Os defensores, no entanto, corroboram que esses casos que envolvem furtos de bagatelas – que são pequenas quantias ou coisas irrelevantes – ajudam a abarrotar tribunais superiores, aumentando a lentidão da Justiça. “Além do aumento do número de encarcerados decorrentes, inclusive, de outros processos, a lentidão processual é agravada por processos que sequer deveriam estar em questionamento (no caso da insignificância). O fato é que isso gera a prescrição de inúmeros outros casos, além da não análise de situações graves que acabam sendo preteridas pela própria quantidade de processos”, finaliza Guilherme Queiroz.

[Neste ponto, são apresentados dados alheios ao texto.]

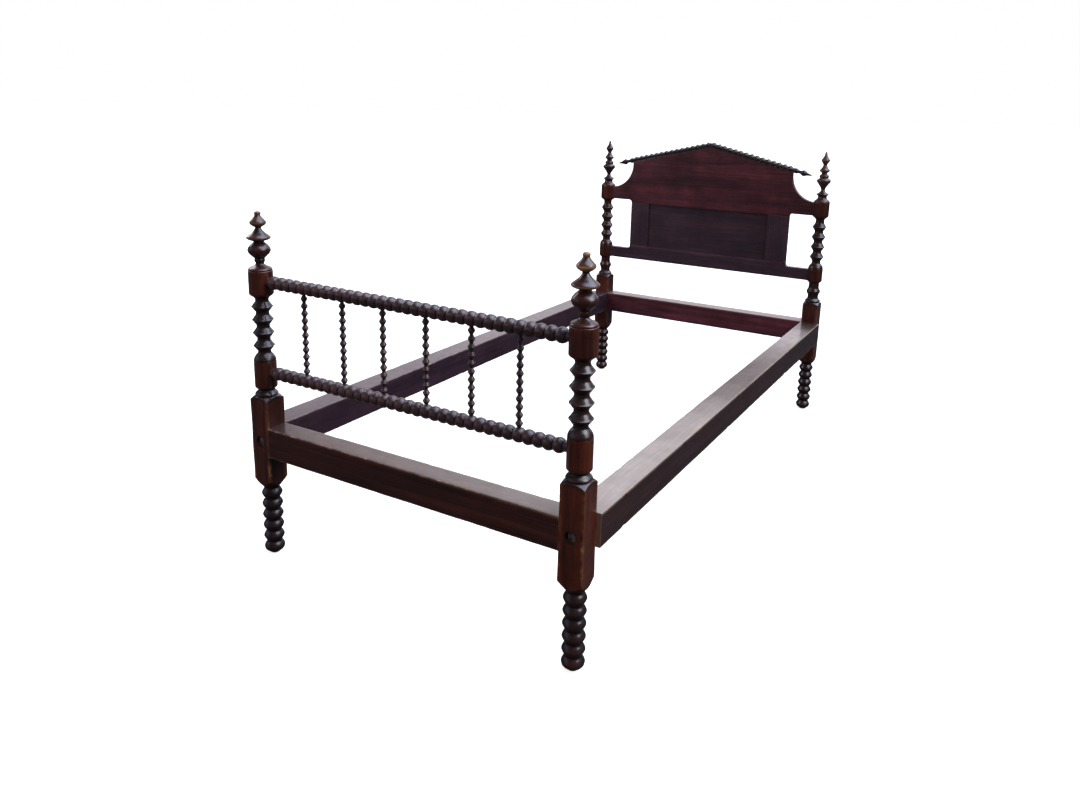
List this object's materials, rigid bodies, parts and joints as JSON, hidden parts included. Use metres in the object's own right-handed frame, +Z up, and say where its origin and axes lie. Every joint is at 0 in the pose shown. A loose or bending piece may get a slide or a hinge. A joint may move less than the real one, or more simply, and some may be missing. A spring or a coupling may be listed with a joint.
{
  "type": "spool-turned single bedstead",
  "caption": "Bedstead with spool-turned corner posts and finials, bobbin-turned foot rails with slim bead spindles, a gabled panel headboard and a bolted rail frame.",
  "frame": {"origin": "on the floor, at the middle of the bed's footprint", "axes": "+Y from the foot end to the head end, +Z up, +X to the right of someone who stands at the foot and looks at the headboard"},
  "size_m": [0.98, 1.959, 1.025],
  "materials": {
    "turned_wood": "dark mahogany stain under worn satin varnish",
    "bobbin_wood": "dark mahogany stain, worn on the crowns of the beads",
    "rail_wood": "dark stain with a dull sheen and scuffed edges",
    "board_wood": "reddish mahogany stain under satin varnish",
    "bolt_iron": "dull black forged iron"
  },
  "bodies": {
    "root": {"foot_post_left": "turned_wood", "foot_post_right": "turned_wood", "head_post_left": "turned_wood", "head_post_right": "turned_wood", "foot_finial_left": "turned_wood", "foot_finial_right": "turned_wood", "head_finial_left": "turned_wood", "head_finial_right": "turned_wood", "foot_top_rail": "bobbin_wood", "foot_lower_rail": "bobbin_wood", "spindle_1": "bobbin_wood", "spindle_2": "bobbin_wood", "spindle_3": "bobbin_wood", "spindle_4": "bobbin_wood", "spindle_5": "bobbin_wood", "spindle_6": "bobbin_wood", "foot_end_rail": "rail_wood", "head_end_rail": "rail_wood", "side_rail_left": "rail_wood", "side_rail_right": "rail_wood", "gable_board": "board_wood", "stile_left": "board_wood", "stile_right": "board_wood", "lower_board": "board_wood", "headboard_panel": "board_wood", "gable_trim_left": "bobbin_wood", "gable_trim_right": "bobbin_wood", "bed_bolt_foot_left": "bolt_iron", "bed_bolt_foot_right": "bolt_iron", "bed_bolt_head_left": "bolt_iron", "bed_bolt_head_right": "bolt_iron", "bolt_nut_foot_left": "bolt_iron", "bolt_nut_foot_right": "bolt_iron", "bolt_nut_head_left": "bolt_iron", "bolt_nut_head_right": "bolt_iron"}
  },
  "joints": []
}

Essa é a terceira pauta da Série Por tão pouco: O crime de bagatela e a justiça social com o objetivo de discutir os desdobramentos de prisões que não deveriam existir por serem decorrentes de casos cujo tratamento deveria ser social e não jurídico. As pautas corroboram para o Dia da Justiça Social dia 20 de fevereiro, data em que se relembra a reflexão sobre o enfrentamento da pobreza, a discriminação, o desemprego e de qualquer outra forma de exclusão ou marginalização.